In that case unplugging the computer and pressing the power button will clear the latches states.
Any of that can cause the motherboard to be wonky especially with USB stuff.
I work in compliance testing on exactly this kind of thing.
Is your desktop grounded woth the three prong plug? or whatever regional plug you have?
even then it makes zero difference to a standalone headset
the board should only be putting around 5w to the headphone jack max
its amplifier ic may have blown up, putting 5v to it, but thats not enough to damage a headset
The transients im talking about, if a device is intended to have a ground, but that ground or associated filter is broken, or the typical broken off 3rd pin.

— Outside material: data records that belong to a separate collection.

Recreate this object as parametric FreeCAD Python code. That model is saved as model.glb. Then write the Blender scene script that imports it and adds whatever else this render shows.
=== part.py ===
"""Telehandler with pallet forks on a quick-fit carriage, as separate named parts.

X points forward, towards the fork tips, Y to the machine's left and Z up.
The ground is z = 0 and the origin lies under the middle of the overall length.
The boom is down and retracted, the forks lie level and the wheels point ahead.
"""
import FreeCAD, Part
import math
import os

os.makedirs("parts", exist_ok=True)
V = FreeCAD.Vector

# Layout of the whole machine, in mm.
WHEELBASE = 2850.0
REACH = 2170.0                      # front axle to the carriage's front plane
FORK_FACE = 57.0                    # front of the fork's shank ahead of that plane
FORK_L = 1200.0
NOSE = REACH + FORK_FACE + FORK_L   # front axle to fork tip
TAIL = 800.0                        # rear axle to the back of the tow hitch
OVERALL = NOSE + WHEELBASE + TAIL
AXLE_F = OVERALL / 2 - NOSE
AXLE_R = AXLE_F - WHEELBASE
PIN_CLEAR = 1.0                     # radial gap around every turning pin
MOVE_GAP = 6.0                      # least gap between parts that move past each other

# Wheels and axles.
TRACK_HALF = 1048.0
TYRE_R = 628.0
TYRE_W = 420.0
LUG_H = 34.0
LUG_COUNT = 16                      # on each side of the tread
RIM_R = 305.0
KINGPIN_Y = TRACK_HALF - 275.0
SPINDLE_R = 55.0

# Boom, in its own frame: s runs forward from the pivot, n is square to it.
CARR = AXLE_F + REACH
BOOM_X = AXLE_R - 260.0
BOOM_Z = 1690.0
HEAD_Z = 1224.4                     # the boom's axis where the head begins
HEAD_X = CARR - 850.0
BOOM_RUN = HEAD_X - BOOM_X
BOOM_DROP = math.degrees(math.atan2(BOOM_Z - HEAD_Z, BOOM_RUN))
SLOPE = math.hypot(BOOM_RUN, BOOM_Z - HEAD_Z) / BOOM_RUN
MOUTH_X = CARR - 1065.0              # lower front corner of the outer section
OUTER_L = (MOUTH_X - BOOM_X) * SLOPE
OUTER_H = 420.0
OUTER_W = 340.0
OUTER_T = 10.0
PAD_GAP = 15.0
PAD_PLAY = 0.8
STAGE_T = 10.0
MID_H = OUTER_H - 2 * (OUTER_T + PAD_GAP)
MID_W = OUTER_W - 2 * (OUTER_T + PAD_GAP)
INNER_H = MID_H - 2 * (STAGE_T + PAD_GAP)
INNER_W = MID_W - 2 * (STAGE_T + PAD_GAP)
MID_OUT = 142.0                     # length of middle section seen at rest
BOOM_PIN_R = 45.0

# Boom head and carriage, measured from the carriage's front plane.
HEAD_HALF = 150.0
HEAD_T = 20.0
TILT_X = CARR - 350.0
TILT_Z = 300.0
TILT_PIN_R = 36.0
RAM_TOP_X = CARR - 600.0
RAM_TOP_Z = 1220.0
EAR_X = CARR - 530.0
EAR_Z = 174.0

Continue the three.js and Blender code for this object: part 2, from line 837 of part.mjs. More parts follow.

Over a pulse of 10 micro seconds you can see over 100v on the 5 volt rail. Theres a dac on the headset, which closes the loop to ground on the chasis. And its probably pretty senstive. Boom dead headset.

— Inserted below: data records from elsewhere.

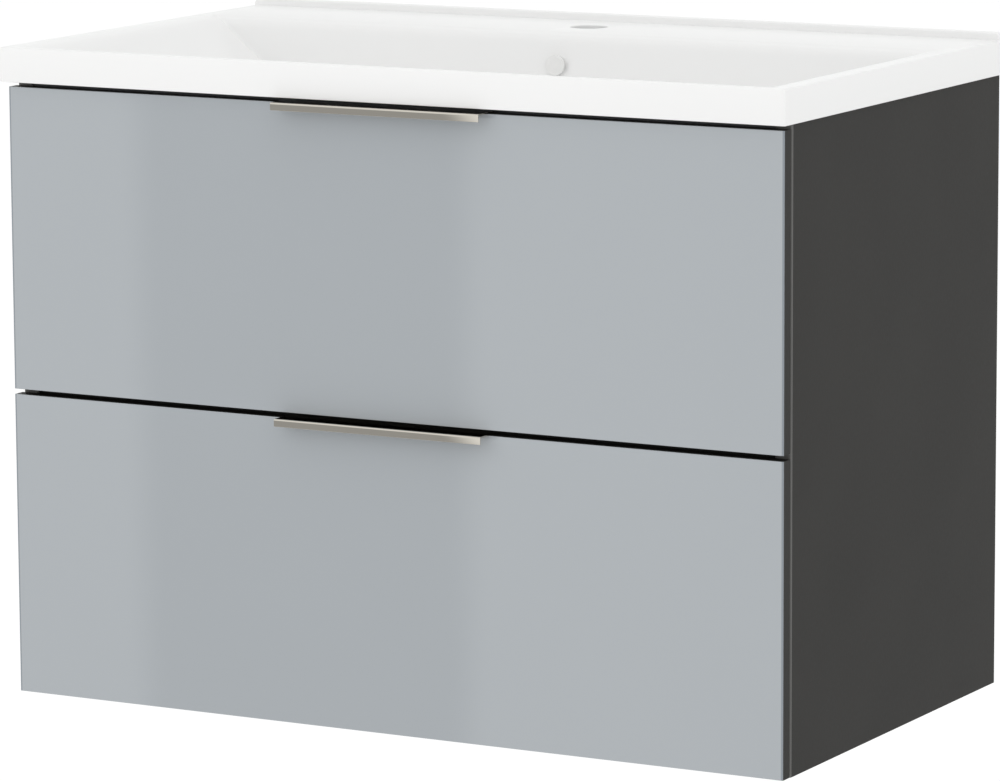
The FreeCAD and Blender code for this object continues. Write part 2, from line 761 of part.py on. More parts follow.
def build_drawer(name, drawer, runner_screws, niche):
    screws = handle_screws(drawer)
    panel = block(
        ("-cabinet_width / 2", f"{FRONT} + face_thick", drawer),
        ("cabinet_width", "front_thick - face_thick", "front_height"),
    )
    keep(cut(panel, screws), f"{name}_front")
    face = block(
        ("-cabinet_width / 2", FRONT, drawer), ("cabinet_width", "face_thick", "front_height")
    )
    round_edges(face, "face_thick / 2", lambda middle, way: middle.y < 0.1)
    keep(face, f"{name}_front_face")
    keep(cut(handle(drawer), screws), f"{name}_handle")
    keep(screws, f"{name}_handle_screws")
    for side, sign in SIDES:
        keep(cut(drawer_wall(sign, drawer), runner_screws), f"{name}_drawer_side_{side}")
    keep(drawer_floor(drawer, niche), f"{name}_drawer_bottom")
    keep(front_brackets(drawer), f"{name}_front_brackets")
    keep(bumpers(drawer), f"{name}_bumpers")
    back = f"{DRAWER_REAR} - back_thick"
    if not niche:
        wide = f"2 * {DRAWER_ROOM}"
        keep(upright(drawer, f"-{DRAWER_ROOM}", back, wide, "back_thick"), f"{name}_drawer_back")
        return
    near = "niche_half + back_thick"
    span = f"{DRAWER_ROOM} - niche_half - back_thick"
    for side, sign in SIDES:
        piece = upright(drawer, across(sign, near, span), back, span, "back_thick")
        keep(piece, f"{name}_drawer_back_{side}")
        wall = upright(
            drawer,
            across(sign, "niche_half", "back_thick"),
            f"{DRAWER_REAR} - niche_long",
            "back_thick",
            "niche_long",
        )
        keep(wall, f"{name}_niche_{side}")
    front = upright(
        drawer,
        f"-({near})",
        f"{DRAWER_REAR} - niche_long - back_thick",
        f"2 * ({near})",
        "back_thick",
    )
    keep(front, f"{name}_niche_front")


# ---- the whole ---------------------------------------------------------------------------------

keep(washbasin(), "washbasin")
keep(overflow_cover(), "overflow_cover")
screws = []
for name, drawer in DRAWERS:
    for side, sign in SIDES:
        screws += slide_screws(sign, drawer, f"({INSIDE} - slide_sheet)", True, "screw_long")
screws = keep(group(screws), "cabinet_runner_screws")
build_cabinet(screws)
for name, drawer in DRAWERS:
    web = f"({DRAWER_SIDE} + slide_sheet)"
    grip = "(wall_thick - 2)"
    fixings = []
    for side, sign in SIDES:
        fixings += slide_screws(sign, drawer, web, False, grip)
    fixings = keep(group(fixings), f"{name}_runner_screws")
    build_slides(name, drawer, screws, fixings)
    build_drawer(name, drawer, fixings, name == "upper")
doc.recompute()

for thing in doc.Objects:
    if "Invalid" in thing.State or "Error" in thing.State:
        raise RuntimeError(f"{thing.Label} failed: {thing.State}")
for thing in finished:
    if thing.Shape.isNull() or not thing.Shape.isValid():
        raise RuntimeError(f"{thing.Label} has no valid shape")

os.makedirs("parts", exist_ok=True)
for thing in finished:
    thing.Shape.exportStep(os.path.join("parts", f"{thing.Label}.step"))
print(len(finished), "sub-parts written")
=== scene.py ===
"""A wall-hung bathroom vanity: its looks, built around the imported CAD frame.

Metres, in the frame of the CAD model: the wall is the plane y = 0, +X is the user's right, +Z is up,
and the drawers open towards -Y. Each piece and each material has its own short function.
"""

import json
import math

import bmesh
import bpy
from mathutils import Matrix, Vector


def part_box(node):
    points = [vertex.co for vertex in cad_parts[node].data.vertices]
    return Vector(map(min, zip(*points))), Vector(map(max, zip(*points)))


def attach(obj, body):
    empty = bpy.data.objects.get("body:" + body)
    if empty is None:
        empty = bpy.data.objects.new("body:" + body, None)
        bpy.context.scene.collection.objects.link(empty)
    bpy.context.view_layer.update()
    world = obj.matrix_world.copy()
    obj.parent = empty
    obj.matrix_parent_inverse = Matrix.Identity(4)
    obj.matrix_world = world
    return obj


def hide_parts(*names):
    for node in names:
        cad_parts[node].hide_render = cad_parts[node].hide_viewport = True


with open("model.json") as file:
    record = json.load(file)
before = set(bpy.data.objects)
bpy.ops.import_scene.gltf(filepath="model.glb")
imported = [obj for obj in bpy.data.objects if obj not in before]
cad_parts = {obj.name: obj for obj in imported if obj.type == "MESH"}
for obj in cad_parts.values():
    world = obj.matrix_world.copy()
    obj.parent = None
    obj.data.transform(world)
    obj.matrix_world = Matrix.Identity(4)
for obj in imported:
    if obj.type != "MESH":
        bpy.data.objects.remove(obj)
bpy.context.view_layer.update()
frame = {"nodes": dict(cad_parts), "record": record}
nodes = frame["nodes"]

MM = 0.001

# ---- camera, stage and light -------------------------------------------------------------------

VIEW_AZIMUTH = math.radians(28.865)
VIEW_ELEVATION = math.radians(9.383)
VIEW_ROLL = math.radians(-0.318)
VIEW_DISTANCE = 5.1604
VIEW_TARGET = Vector((0.0121, -0.26, -0.2353))
LENS_MM = 201.88
SENSOR_MM = 36

FLOOR_DROP = 0.79
FLOOR_RADIUS = 60


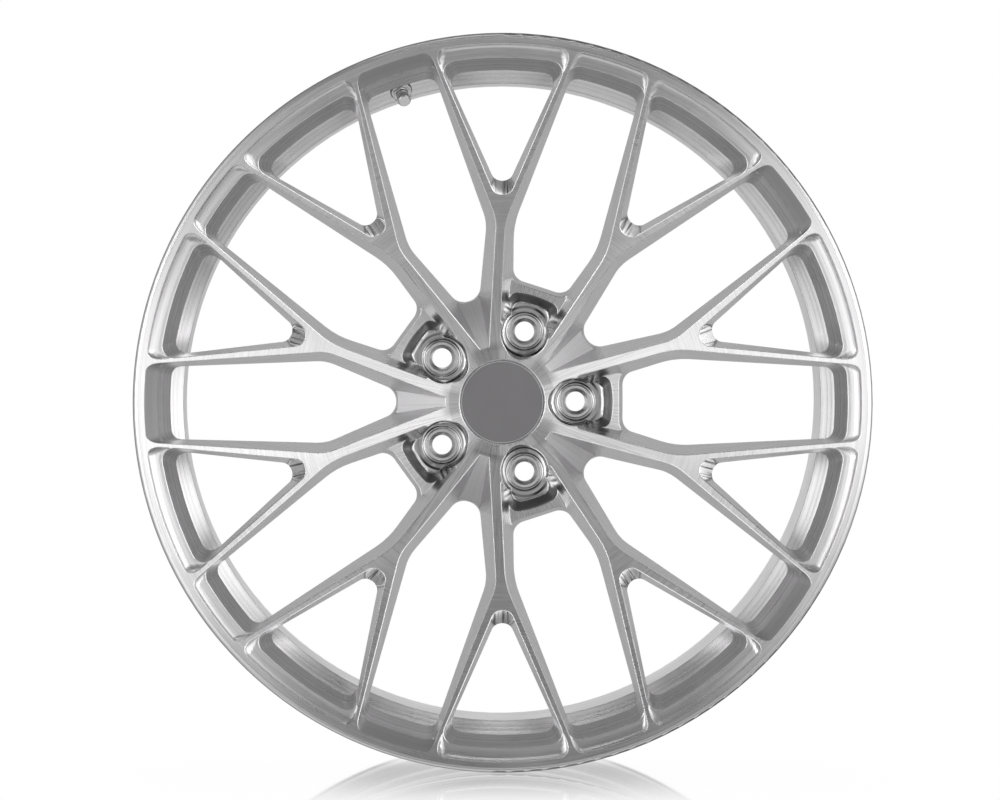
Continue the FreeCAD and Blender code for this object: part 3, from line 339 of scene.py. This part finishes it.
def finish_lines(n, place, zone):
    """Turning lines are circles about the spin axis, milling lines follow the depth, the flutes
    are lined lengthwise, and the pockets carry rings about their bolt."""
    right = n.math("DIVIDE", place.x, place.radius)
    up = n.math("DIVIDE", place.z, place.radius)
    turned = tool_lines(n, place.radius, n.product(right, TURN_STREAK), GRAIN, n.product(up, TURN_STREAK))
    turned_fine = tool_lines(n, place.radius, n.product(right, FINE_STREAK), FINE_GRAIN,
                             n.product(up, FINE_STREAK))
    milled = tool_lines(n, place.y, n.product(place.radius, MILL_STREAK), GRAIN)
    rings = tool_lines(n, place.from_bolt, n.product(place.angle, RING_STREAK), GRAIN)
    lengthwise = tool_lines(n, place.angle, n.product(place.radius, HUB_STREAK), HUB_GRAIN)
    outer = n.ramp(place.radius, *LAND_LIMITS, smooth=True)
    face_lines = n.mix_value(outer, lengthwise, n.mix_value(FINE_SHARE, turned, turned_fine))
    lines = n.mix_value(zone.flat, n.mix_value(zone.flute, milled, lengthwise), face_lines)
    return n.mix_value(zone.pocket, lines, rings)


def seat_shadows(n, coords, place, zone):
    """Painted reflection: dark rings of shade, painted into the colour, where a polished pocket mirrors
    shade above and below its seat, a little broken up.
    """
    patches = n.noise(coords.outputs["Object"], PATCH_SCALE)
    shadows = n.ramp(patches, *PATCH_SPAN, 0.0, PATCH_DEPTH, smooth=True)
    for radius, half in SEAT_RINGS:
        shadows = n.math("MAXIMUM", shadows, n.band(place.from_bolt, radius, half))
    wide_patches = n.noise(coords.outputs["Object"], BREAK_SCALE, *BREAK_DETAIL)
    breaks = n.ramp(wide_patches, *BREAK_SPAN, *BREAK_DEPTHS, smooth=True)
    dark_side = n.ramp(place.upright, *UPRIGHT_SPAN, BESIDE_DEPTH, 1.0, smooth=True)
    return n.product(zone.pocket, shadows, breaks, dark_side)


def machined_aluminium():
    """Bare forging: turned faces, milled walls with tool lines, polished pockets, broken edges, and painted
    shade, highlights and reflections in some places.
    """
    material, n = new_material("machined_aluminium")
    coords = n.add("ShaderNodeTexCoord")
    geometry = n.add("ShaderNodeNewGeometry")
    place = wheel_place(n, coords)
    zone = finish_zones(n, coords, geometry, place)
    lines = finish_lines(n, place, zone)
    cloud = n.ramp(n.noise(coords.outputs["Object"], CLOUD_SCALE, *CLOUD_DETAIL), *GRAIN_SPAN,
                   -CLOUD_TONE, CLOUD_TONE)
    plunges = tool_lines(n, place.angle, n.product(place.y, PLUNGE_STREAK), PLUNGE_GRAIN)

    # Edges are broken: the bevelled normal turns there, and the metal is painted brighter there as a
    # painted highlight.
    edge = n.add("ShaderNodeBevel", {"Radius": EDGE_BREAK}, samples=EDGE_SAMPLES)
    turn = n.add("ShaderNodeVectorMath", {0: edge.outputs[0], 1: geometry.outputs["Normal"]},
                 operation="DOT_PRODUCT")
    off_curl = n.math("SUBTRACT", 1.0, zone.curl)
    broken = n.product(n.ramp(turn.outputs["Value"], *EDGE_TURN, smooth=True), off_curl)
    true_curl = {0: zone.curl, 4: turned_normal(n, place, edge.outputs[0]), 5: curl_normal(n, place)}
    smooth_normal = n.add("ShaderNodeMix", true_curl, data_type="VECTOR").outputs[1]
    to_front = {0: n.product(zone.crotch, CROTCH_TURN), 4: smooth_normal, 5: CROTCH_NORMAL}
    scooped_normal = n.add("ShaderNodeMix", to_front, data_type="VECTOR").outputs[1]

    grain_tone = n.ramp(lines, *GRAIN_SPAN, -GRAIN_TONE, GRAIN_TONE)
    base = n.math("ADD", METAL_TONE, n.math("ADD", grain_tone, cloud))
    # Painted reflection of shade: dark rings round each seat in the pockets.
    base = n.mix_value(seat_shadows(n, coords, place, zone), base, SHADOW_TONE)
    # Painted shade on the pockets' leaning outer walls.
    base = n.mix_value(n.product(zone.pocket_wall, POCKET_WALL_SHADE_SHARE), base, POCKET_WALL_SHADE)
    # Painted shade on the land round the cap, beside the flutes.
    base = n.mix_value(n.product(zone.hub_land_shade, HUB_LAND_SHADE_SHARE), base, HUB_LAND_SHADE)
    # Painted highlight in the flutes.
    base = n.mix_value(n.product(zone.flute, FLUTE_HIGHLIGHT_SHARE), base, HIGHLIGHT_TONE)
    # Painted highlights and shade along the crotch scallops.
    base = n.mix_value(zone.crotch, base, n.ramp(plunges, *CROTCH_SPAN, *CROTCH_LIGHT_AND_SHADE))
    # Painted shade on the plain windows' forward band.
    base = n.mix_value(n.product(zone.plain_wall, PLAIN_SHADE_SHARE), base, PLAIN_SHADE)
    # Painted highlight along the broken edges.
    base = n.mix_value(broken, base, HIGHLIGHT_TONE)
    green = n.product(base, GREEN_SHARE)
    colour = n.add("ShaderNodeCombineColor", {"Red": base, "Green": green, "Blue": base})

    rough = n.math("ADD", n.ramp(lines, *ROUGH_SPAN, *LINE_ROUGH), cloud)
    rough = n.mix_value(zone.pocket, rough, n.ramp(lines, *GRAIN_SPAN, *POCKET_ROUGH))
    rough = n.mix_value(n.math("MAXIMUM", zone.crotch, zone.flute), rough, MATT_ROUGH)
    rough = n.mix_value(zone.pocket_wall, rough, WALL_ROUGH)
    rough = n.mix_value(zone.plain_wall, rough, PLAIN_ROUGH)
    rough = n.mix_value(broken, rough, EDGE_ROUGH)
    bump = n.add("ShaderNodeBump", {
        "Strength": n.mix_value(zone.pocket, *BUMP_STRENGTH),
        "Distance": BUMP_DEPTH,
        "Height": lines,
        "Normal": scooped_normal,
    })
    tangent = n.add("ShaderNodeTangent", direction_type="RADIAL", axis="Y")
    brushed = n.math("SUBTRACT", BRUSHED, n.product(zone.pocket, BRUSHED))
    shader = n.add("ShaderNodeBsdfPrincipled", {
        "Base Color": colour.outputs[0],
        "Metallic": 1.0,
        "Roughness": rough,
        "Anisotropic": n.product(zone.front, brushed),
        "Anisotropic Rotation": BRUSHED_TURN,
        "Tangent": tangent.outputs[0],
        "Normal": bump.outputs[0],
    })
    finish_material(n, shader)
    return material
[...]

If the ground plug was good id say whelp id be worried about the power supply filtering not being in good shape
you have no idea on how ground works
If a ground lug is floating energy finds a path back to the neutral through somehere else inside the chasis, pretty much randomly.
In the real world its not just 50/60Hz that comes across power lines.

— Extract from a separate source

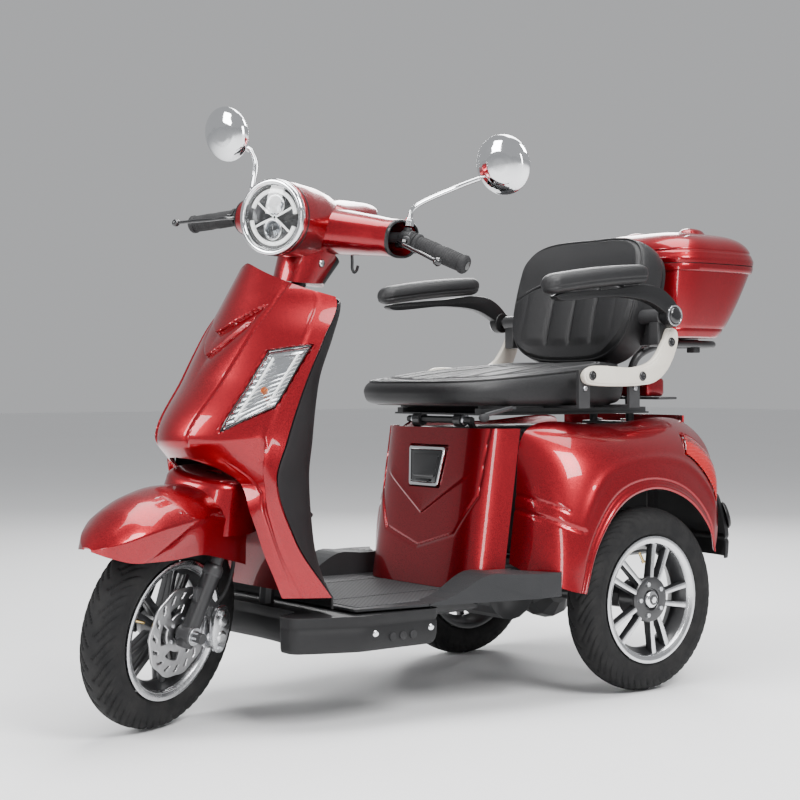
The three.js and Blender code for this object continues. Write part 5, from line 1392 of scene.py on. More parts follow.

You can read more about it in IEC 61000-4-5 High Voltage Surges. Google it im sure you can find the document.
But this is no longer productive, so im out.
OP i worry about your power supply, mostly because of its age and/or quality depending on what it is we havent seen that info.
So good luck.
most things in a house are floating now
tvs, monitors only really grounded by the cable line or hdmi cable to other devices
*consoles are also floating ground, only common with the tv they are connected to
a headphone ground is only by its ground ring on the connector
there is no 100+v inside a pc, beyond the hot side of the psu
if any voltage like that was to go out the headphone jack, it would have killed the mobo and probably other components too
A simple USB adapter is all you would need.
If you use a USB Adapter or DAC, it has it's own audio chip and doesn't need or use the Motherboard Onboard Audio.
sound on the best motherboards pale in comparison.been running usb sound for years
even my newest build with a 550.00 mb bass has no punch its thin and lifeless overall.